GIVEN REQUEST :: Reproduce exactly and only the lines running from the one with "const footprint = new" through the one with "before = set(bpy.data.objects)", both end lines included.

SOURCE EXCERPT ::

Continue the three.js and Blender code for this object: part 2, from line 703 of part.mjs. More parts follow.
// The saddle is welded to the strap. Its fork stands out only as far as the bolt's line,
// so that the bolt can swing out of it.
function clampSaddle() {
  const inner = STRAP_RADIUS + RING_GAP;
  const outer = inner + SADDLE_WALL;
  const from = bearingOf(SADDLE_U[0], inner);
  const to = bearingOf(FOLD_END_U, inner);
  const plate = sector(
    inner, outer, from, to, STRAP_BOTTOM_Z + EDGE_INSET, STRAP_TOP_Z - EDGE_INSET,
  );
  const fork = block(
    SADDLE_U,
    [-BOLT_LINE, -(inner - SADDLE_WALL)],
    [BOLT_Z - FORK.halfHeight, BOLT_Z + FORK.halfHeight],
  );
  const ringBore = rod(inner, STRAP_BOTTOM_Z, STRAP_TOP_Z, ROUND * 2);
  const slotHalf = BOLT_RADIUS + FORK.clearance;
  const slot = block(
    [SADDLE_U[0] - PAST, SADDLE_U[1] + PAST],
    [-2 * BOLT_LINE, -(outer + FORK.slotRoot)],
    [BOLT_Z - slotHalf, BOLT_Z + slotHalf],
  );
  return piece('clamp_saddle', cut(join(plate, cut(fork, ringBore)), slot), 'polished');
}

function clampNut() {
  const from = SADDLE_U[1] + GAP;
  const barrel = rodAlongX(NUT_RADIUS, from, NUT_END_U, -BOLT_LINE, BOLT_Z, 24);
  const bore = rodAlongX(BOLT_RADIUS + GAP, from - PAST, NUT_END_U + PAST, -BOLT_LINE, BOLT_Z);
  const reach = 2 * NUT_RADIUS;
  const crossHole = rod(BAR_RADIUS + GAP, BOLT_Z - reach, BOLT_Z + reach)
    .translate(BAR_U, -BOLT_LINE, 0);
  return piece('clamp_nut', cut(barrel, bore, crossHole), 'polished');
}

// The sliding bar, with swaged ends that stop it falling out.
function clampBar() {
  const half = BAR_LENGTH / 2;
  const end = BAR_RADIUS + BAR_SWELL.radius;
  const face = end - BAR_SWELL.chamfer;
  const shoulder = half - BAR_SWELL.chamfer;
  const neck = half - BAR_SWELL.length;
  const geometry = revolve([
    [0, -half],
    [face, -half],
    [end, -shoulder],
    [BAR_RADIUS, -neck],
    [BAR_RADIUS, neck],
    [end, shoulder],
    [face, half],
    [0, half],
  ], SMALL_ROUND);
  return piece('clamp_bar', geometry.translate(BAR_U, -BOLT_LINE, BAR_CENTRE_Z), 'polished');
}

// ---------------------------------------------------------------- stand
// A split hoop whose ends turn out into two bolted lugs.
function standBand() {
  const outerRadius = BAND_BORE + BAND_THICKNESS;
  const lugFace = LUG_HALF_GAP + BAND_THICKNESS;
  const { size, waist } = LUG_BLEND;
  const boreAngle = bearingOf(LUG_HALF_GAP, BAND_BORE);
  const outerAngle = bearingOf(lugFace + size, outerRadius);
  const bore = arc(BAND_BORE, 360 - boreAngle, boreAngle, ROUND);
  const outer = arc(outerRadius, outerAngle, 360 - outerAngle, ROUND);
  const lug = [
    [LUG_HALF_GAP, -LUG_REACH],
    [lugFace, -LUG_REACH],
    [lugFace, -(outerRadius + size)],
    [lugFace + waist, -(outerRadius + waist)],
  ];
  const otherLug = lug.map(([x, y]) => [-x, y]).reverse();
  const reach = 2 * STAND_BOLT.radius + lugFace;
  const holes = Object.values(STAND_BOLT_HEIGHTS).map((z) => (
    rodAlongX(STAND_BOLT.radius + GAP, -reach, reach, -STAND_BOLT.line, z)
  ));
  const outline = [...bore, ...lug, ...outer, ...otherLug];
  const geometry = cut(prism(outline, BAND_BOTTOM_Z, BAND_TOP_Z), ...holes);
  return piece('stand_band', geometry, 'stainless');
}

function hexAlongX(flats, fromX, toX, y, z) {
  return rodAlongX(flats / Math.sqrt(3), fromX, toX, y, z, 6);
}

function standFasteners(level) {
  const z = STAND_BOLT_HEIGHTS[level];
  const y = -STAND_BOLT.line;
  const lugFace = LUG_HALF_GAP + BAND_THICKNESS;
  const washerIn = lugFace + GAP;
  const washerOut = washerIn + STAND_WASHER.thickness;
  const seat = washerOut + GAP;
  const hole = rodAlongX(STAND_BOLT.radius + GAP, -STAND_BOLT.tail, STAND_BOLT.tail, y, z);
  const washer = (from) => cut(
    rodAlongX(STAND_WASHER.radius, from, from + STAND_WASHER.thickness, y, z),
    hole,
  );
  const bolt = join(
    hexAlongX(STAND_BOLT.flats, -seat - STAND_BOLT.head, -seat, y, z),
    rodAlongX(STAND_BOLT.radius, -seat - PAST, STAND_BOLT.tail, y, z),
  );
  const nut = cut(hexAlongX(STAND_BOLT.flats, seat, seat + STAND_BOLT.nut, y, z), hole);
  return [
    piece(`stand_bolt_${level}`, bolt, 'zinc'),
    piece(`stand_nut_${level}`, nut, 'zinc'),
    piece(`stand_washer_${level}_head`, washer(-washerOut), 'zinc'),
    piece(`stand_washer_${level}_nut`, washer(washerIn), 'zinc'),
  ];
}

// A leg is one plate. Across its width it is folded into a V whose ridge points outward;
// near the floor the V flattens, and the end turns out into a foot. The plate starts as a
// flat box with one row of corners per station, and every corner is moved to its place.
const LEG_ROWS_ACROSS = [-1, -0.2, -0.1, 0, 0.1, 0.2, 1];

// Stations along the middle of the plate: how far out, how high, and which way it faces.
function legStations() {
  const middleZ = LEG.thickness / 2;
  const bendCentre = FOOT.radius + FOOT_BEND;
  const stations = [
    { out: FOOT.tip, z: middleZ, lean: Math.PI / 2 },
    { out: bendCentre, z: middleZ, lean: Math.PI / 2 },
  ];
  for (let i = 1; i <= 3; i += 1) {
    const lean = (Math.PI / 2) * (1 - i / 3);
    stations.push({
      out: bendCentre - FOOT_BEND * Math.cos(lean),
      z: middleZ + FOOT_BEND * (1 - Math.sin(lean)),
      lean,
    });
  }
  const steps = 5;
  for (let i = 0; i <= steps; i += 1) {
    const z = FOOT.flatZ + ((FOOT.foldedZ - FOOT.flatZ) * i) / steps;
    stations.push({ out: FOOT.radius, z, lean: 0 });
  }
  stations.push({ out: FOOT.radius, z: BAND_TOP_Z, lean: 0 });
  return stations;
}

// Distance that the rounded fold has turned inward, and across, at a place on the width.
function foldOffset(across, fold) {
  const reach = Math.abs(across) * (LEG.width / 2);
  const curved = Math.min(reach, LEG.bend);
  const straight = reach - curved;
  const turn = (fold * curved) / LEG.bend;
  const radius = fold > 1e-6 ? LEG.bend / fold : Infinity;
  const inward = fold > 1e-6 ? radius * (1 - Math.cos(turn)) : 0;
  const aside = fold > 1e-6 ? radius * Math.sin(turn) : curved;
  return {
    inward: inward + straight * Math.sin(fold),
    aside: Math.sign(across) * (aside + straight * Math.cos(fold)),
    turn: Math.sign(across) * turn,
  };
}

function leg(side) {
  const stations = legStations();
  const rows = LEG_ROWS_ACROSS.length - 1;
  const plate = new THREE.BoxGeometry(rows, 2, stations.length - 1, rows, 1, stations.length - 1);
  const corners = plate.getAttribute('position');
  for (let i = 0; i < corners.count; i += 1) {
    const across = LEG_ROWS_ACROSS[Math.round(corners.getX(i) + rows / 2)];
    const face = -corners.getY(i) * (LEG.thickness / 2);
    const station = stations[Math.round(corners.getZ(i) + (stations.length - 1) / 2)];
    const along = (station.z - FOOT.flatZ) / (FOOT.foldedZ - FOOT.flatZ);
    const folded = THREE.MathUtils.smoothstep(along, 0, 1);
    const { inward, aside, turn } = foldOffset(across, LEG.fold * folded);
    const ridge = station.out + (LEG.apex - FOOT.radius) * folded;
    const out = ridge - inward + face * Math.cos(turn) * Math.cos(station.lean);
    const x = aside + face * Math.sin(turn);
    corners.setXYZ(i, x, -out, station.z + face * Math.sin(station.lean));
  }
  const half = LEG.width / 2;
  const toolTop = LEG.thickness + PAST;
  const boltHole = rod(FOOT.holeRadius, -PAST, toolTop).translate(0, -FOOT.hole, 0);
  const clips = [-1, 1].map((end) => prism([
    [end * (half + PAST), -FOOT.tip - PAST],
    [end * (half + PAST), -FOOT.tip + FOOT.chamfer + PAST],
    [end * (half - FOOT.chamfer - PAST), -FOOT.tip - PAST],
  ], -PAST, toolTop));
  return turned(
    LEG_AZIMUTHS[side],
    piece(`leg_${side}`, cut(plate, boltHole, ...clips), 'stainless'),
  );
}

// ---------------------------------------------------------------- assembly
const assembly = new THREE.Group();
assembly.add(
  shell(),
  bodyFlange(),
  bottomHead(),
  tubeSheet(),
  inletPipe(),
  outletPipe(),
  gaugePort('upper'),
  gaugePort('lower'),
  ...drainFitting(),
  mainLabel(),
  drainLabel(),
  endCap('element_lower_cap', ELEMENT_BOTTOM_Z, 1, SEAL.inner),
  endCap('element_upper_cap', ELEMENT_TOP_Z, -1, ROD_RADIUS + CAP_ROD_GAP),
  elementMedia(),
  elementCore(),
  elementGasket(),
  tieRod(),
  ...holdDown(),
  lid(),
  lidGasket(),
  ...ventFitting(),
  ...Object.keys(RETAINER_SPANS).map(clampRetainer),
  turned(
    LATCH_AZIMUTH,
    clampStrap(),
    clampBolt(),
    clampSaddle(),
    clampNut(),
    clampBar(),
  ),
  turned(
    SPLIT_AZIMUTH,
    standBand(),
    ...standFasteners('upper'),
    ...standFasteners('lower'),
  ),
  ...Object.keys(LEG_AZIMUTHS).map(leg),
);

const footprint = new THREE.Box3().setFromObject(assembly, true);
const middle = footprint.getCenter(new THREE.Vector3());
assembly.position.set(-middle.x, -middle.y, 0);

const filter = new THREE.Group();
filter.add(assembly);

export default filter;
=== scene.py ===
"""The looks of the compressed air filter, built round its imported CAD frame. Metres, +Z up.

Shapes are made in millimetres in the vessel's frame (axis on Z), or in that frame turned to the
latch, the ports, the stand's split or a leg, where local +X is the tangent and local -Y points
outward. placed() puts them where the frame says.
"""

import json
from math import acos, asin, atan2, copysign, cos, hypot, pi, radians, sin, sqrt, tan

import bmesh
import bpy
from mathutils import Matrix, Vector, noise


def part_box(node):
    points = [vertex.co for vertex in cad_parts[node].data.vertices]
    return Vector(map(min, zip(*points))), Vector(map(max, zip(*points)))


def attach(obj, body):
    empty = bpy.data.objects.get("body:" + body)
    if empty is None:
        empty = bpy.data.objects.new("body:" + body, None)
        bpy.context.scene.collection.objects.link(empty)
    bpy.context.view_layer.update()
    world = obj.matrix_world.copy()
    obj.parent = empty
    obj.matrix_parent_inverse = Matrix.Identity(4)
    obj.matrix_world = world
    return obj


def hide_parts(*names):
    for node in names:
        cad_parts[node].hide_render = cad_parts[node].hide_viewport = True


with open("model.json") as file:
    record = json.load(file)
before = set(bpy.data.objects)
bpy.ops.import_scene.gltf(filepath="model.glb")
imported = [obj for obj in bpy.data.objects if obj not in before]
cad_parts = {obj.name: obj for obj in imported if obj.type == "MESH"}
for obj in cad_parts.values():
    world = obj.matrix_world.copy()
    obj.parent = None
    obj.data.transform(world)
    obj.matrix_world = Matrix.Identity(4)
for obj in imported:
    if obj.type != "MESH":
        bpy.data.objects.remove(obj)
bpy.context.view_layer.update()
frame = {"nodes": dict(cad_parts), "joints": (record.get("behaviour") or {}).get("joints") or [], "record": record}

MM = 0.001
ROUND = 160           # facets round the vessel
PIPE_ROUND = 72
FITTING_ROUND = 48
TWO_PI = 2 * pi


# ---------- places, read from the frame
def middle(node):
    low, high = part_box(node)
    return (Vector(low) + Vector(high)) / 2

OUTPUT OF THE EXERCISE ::
const footprint = new THREE.Box3().setFromObject(assembly, true);
const middle = footprint.getCenter(new THREE.Vector3());
assembly.position.set(-middle.x, -middle.y, 0);

const filter = new THREE.Group();
filter.add(assembly);

export default filter;
=== scene.py ===
"""The looks of the compressed air filter, built round its imported CAD frame. Metres, +Z up.

Shapes are made in millimetres in the vessel's frame (axis on Z), or in that frame turned to the
latch, the ports, the stand's split or a leg, where local +X is the tangent and local -Y points
outward. placed() puts them where the frame says.
"""

import json
from math import acos, asin, atan2, copysign, cos, hypot, pi, radians, sin, sqrt, tan

import bmesh
import bpy
from mathutils import Matrix, Vector, noise


def part_box(node):
    points = [vertex.co for vertex in cad_parts[node].data.vertices]
    return Vector(map(min, zip(*points))), Vector(map(max, zip(*points)))


def attach(obj, body):
    empty = bpy.data.objects.get("body:" + body)
    if empty is None:
        empty = bpy.data.objects.new("body:" + body, None)
        bpy.context.scene.collection.objects.link(empty)
    bpy.context.view_layer.update()
    world = obj.matrix_world.copy()
    obj.parent = empty
    obj.matrix_parent_inverse = Matrix.Identity(4)
    obj.matrix_world = world
    return obj


def hide_parts(*names):
    for node in names:
        cad_parts[node].hide_render = cad_parts[node].hide_viewport = True


with open("model.json") as file:
    record = json.load(file)
before = set(bpy.data.objects)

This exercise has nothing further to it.